_Stated goal_
Reproduce each line of the material precisely.

• • • •

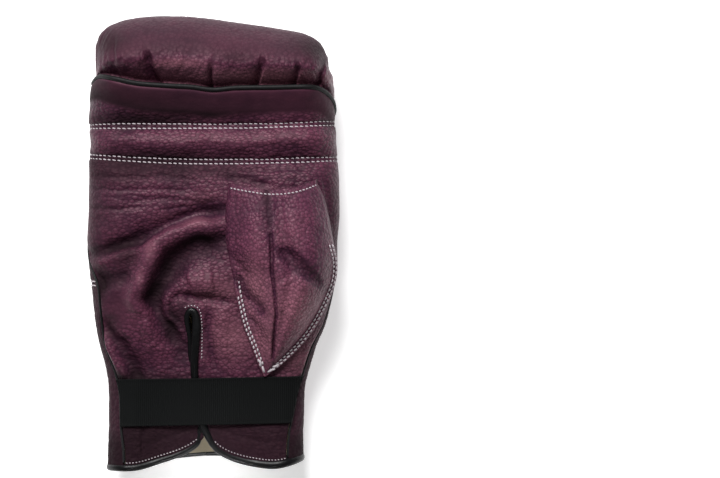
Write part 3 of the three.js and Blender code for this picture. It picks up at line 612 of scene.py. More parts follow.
def roll_relief(turn, along):
    """Fine wrinkles of the roll, fanning out over its crest and round its ends."""
    place = body_point(ROLL, turn, along)
    x, y = place[..., 0], place[..., 1]
    crest = hump(along - 0.9, 0.035)
    left_end = smooth(-across_of(turn), 0.8, 0.97)
    lift = 0.7 * crest * creasing(x + 0.35 * (y - 100), y * 0.32, 2.8, 41)
    lift += 0.6 * crest * creasing(x - 0.5 * (y - 100), y * 0.4, 5.0, 43)
    lift += 0.25 * creasing(x, y, 4.2, 45) + 0.45 * noise(x, y, 14, 46)
    lift += 0.5 * left_end * noise(x * 0.5 + place[..., 2] * 0.9, y * 0.15, 2.2, 47)
    return lift


def merged(blocks):
    """Grids of points, (rows, columns, 3), each with the faces it keeps or None for all, as points and faces."""
    points, faces, start = [], [], 0
    for grid, keep in blocks:
        rows, columns = grid.shape[:2]
        index = start + np.arange(rows * columns).reshape(rows, columns)
        quads = np.stack([index[:-1, :-1], index[:-1, 1:], index[1:, 1:], index[1:, :-1]], axis=-1)
        quads = quads[keep] if keep is not None else quads.reshape(-1, 4)
        points.append(grid.reshape(-1, 3))
        faces.append(quads.reshape(-1, 4))
        start += rows * columns
    return np.concatenate(points), np.concatenate(faces)


def build(name, points, faces, node, material, marks=None, weld=0.0):
    """A mesh piece that rides on the glove and stands for a node of the frame."""
    mesh = bpy.data.meshes.new(name)
    mesh.from_pydata((np.asarray(points) * 0.001).tolist(), [], [list(map(int, face)) for face in faces])
    for mark, values in (marks or {}).items():
        attribute = mesh.attributes.new(mark, "FLOAT", "POINT")
        attribute.data.foreach_set("value", np.asarray(values, np.float32).ravel())
    work = bmesh.new()
    work.from_mesh(mesh)
    if weld:
        bmesh.ops.remove_doubles(work, verts=work.verts, dist=weld * 0.001)
    loose = [v for v in work.verts if not v.link_faces]
    bmesh.ops.delete(work, geom=loose, context="VERTS")
    for face in work.faces:
        face.smooth = True
    work.to_mesh(mesh)
    work.free()
    piece = bpy.data.objects.new(name, mesh)
    bpy.context.scene.collection.objects.link(piece)
    mesh.materials.append(material)
    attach(piece, "root")
    if node:
        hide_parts(node)
    return piece


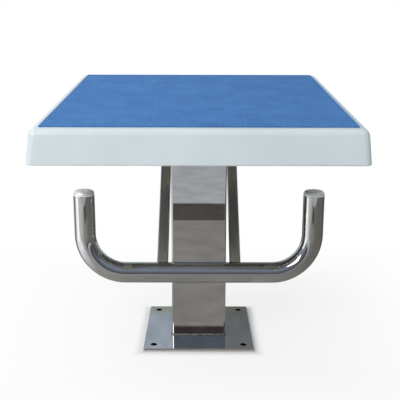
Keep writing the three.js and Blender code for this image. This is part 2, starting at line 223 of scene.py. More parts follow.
# %% Make the polished steels
mirror_sheet = polished_stainless(
    "stainless_304_mirror_buffed_sheet", "#CFCDC9", 0.012 * MM, (0.01, 0.035)
)
mirror_tube = polished_stainless(
    "stainless_304_mirror_buffed_tube", "#CDCCC9", 0.006 * MM, (0.02, 0.07)
)
hazy_tube = polished_stainless(
    "stainless_304_machine_polished_tube", "#CDCCC9", 0.006 * MM, (0.2, 0.28)
)
print("made", mirror_sheet.name, mirror_tube.name, hazy_tube.name)

# %% [markdown]
# ## Satin stainless steel
# The hidden frame is tube as it comes from the mill, brushed along its length.
# Scratches could be cut into the mesh, at a great cost in faces. Long thin noise
# does as well: its marks are some 0.4 mm wide and 40 mm long, and drive both the
# roughness and a slight bump.

# %% Satin stainless steel
SATIN = (0.28, 0.46)
MARK_WIDTH = 0.4 * MM
MARK_LENGTH = 40 * MM
MARK_DEPTH = 0.05 * MM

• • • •

_Task output_
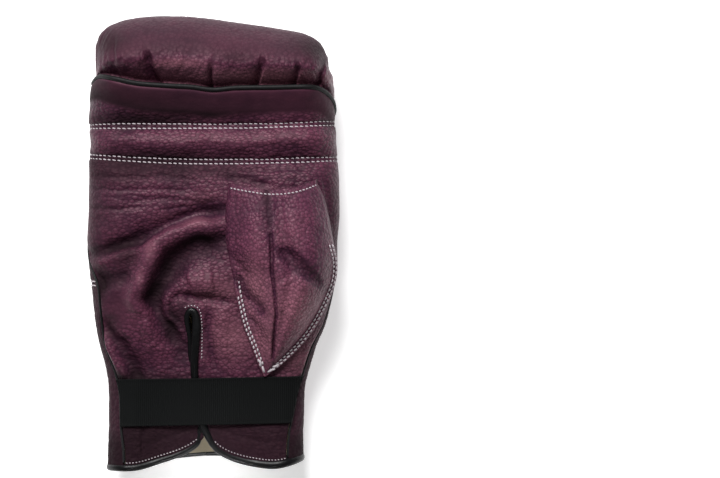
Write part 3 of the three.js and Blender code for this picture. It picks up at line 612 of scene.py. More parts follow.
def roll_relief(turn, along):
    """Fine wrinkles of the roll, fanning out over its crest and round its ends."""
    place = body_point(ROLL, turn, along)
    x, y = place[..., 0], place[..., 1]
    crest = hump(along - 0.9, 0.035)
    left_end = smooth(-across_of(turn), 0.8, 0.97)
    lift = 0.7 * crest * creasing(x + 0.35 * (y - 100), y * 0.32, 2.8, 41)
    lift += 0.6 * crest * creasing(x - 0.5 * (y - 100), y * 0.4, 5.0, 43)
    lift += 0.25 * creasing(x, y, 4.2, 45) + 0.45 * noise(x, y, 14, 46)
    lift += 0.5 * left_end * noise(x * 0.5 + place[..., 2] * 0.9, y * 0.15, 2.2, 47)
    return lift


def merged(blocks):
    """Grids of points, (rows, columns, 3), each with the faces it keeps or None for all, as points and faces."""
    points, faces, start = [], [], 0
    for grid, keep in blocks:
        rows, columns = grid.shape[:2]
        index = start + np.arange(rows * columns).reshape(rows, columns)
        quads = np.stack([index[:-1, :-1], index[:-1, 1:], index[1:, 1:], index[1:, :-1]], axis=-1)
        quads = quads[keep] if keep is not None else quads.reshape(-1, 4)
        points.append(grid.reshape(-1, 3))
        faces.append(quads.reshape(-1, 4))
        start += rows * columns
    return np.concatenate(points), np.concatenate(faces)


def build(name, points, faces, node, material, marks=None, weld=0.0):
    """A mesh piece that rides on the glove and stands for a node of the frame."""
    mesh = bpy.data.meshes.new(name)
    mesh.from_pydata((np.asarray(points) * 0.001).tolist(), [], [list(map(int, face)) for face in faces])
    for mark, values in (marks or {}).items():
        attribute = mesh.attributes.new(mark, "FLOAT", "POINT")
        attribute.data.foreach_set("value", np.asarray(values, np.float32).ravel())
    work = bmesh.new()
    work.from_mesh(mesh)
    if weld:
        bmesh.ops.remove_doubles(work, verts=work.verts, dist=weld * 0.001)
    loose = [v for v in work.verts if not v.link_faces]
    bmesh.ops.delete(work, geom=loose, context="VERTS")
    for face in work.faces:
        face.smooth = True
    work.to_mesh(mesh)
    work.free()
    piece = bpy.data.objects.new(name, mesh)
    bpy.context.scene.collection.objects.link(piece)
    mesh.materials.append(material)
    attach(piece, "root")
    if node:
        hide_parts(node)
    return piece


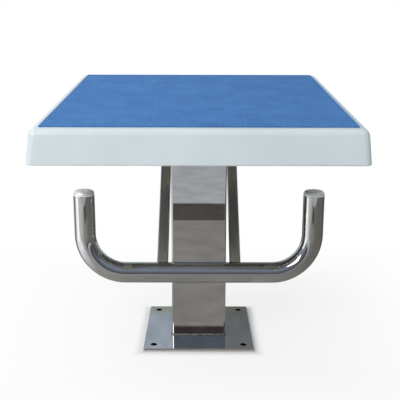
Keep writing the three.js and Blender code for this image. This is part 2, starting at line 223 of scene.py. More parts follow.
# %% Make the polished steels
mirror_sheet = polished_stainless(
    "stainless_304_mirror_buffed_sheet", "#CFCDC9", 0.012 * MM, (0.01, 0.035)
)
mirror_tube = polished_stainless(
    "stainless_304_mirror_buffed_tube", "#CDCCC9", 0.006 * MM, (0.02, 0.07)
)
hazy_tube = polished_stainless(
    "stainless_304_machine_polished_tube", "#CDCCC9", 0.006 * MM, (0.2, 0.28)
)
print("made", mirror_sheet.name, mirror_tube.name, hazy_tube.name)

# %% [markdown]
# ## Satin stainless steel
# The hidden frame is tube as it comes from the mill, brushed along its length.
# Scratches could be cut into the mesh, at a great cost in faces. Long thin noise
# does as well: its marks are some 0.4 mm wide and 40 mm long, and drive both the
# roughness and a slight bump.

# %% Satin stainless steel
SATIN = (0.28, 0.46)
MARK_WIDTH = 0.4 * MM
MARK_LENGTH = 40 * MM
MARK_DEPTH = 0.05 * MM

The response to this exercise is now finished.